Pixel Dash Abwe 7 is a regular weight, very wide, very high contrast, upright, normal x-height font.
Keywords: posters, headlines, album covers, event promos, branding, glitchy, retro tech, kinetic, industrial, high impact, scanline effect, tech styling, display impact, retro modernism, slab serif, stenciled, striped, modular, bold caps.
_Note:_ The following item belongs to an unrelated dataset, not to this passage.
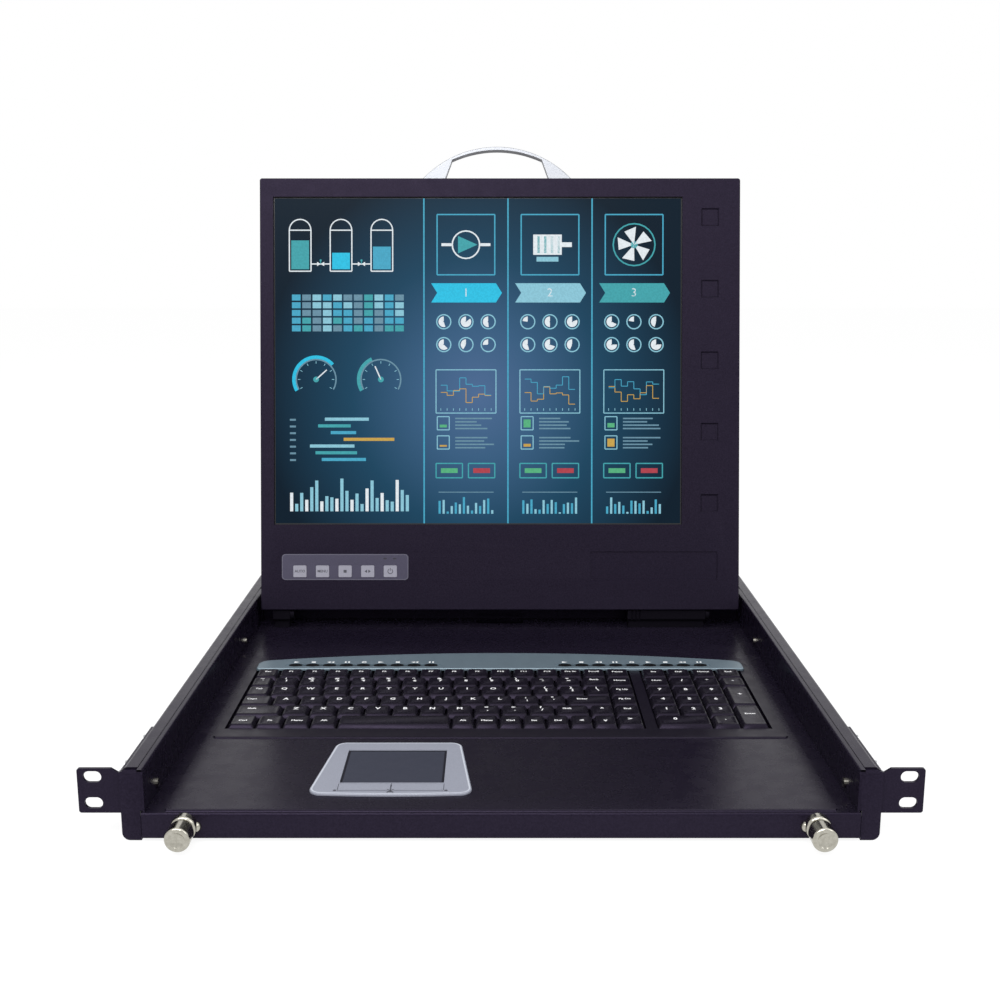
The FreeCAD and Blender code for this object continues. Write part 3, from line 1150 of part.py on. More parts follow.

A wide, upright slab-serif design whose solid black letterforms are interrupted by stacked horizontal cuts, creating a dash-bar texture through the counters and strokes. The silhouettes remain heavy and legible, but the repeated striping produces a vibrating rhythm and a distinctly segmented interior pattern. Curves are smooth and rounded at the outside, while the interior breaks add quantized, step-like transitions; terminals stay blunt and slabby, reinforcing a sturdy, poster-like build. Spacing reads fairly even in text, with the striped pattern aligning consistently across letters to form horizontal bands through a line.
Best suited to headlines and display settings where the scanline texture can be a deliberate stylistic cue—posters, editorial openers, album or film titles, and tech-leaning branding. It can work for short bursts of copy or pull quotes, but the strong horizontal banding is most effective when used sparingly and at sizes that keep the striped detail readable.
The repeated horizontal breaks evoke scanlines, interference, and motion blur, giving the face a glitchy, broadcast-tech feel. It mixes a classic slab-serif authority with a disruptive, electronic texture, creating a tone that is both retro and edgy.
The design appears intended to translate a robust slab-serif structure into a stylized, digitally disrupted voice by carving the forms into repeating horizontal bars. It prioritizes impact and recognizable silhouettes while adding a signature interference pattern for distinctive display typography.
In continuous text, the stripe pattern forms strong horizontal banding that can become the dominant visual feature, especially at larger sizes and in tight leading. The numerals and capitals carry the effect clearly, with the overall width lending a confident, billboard-like presence.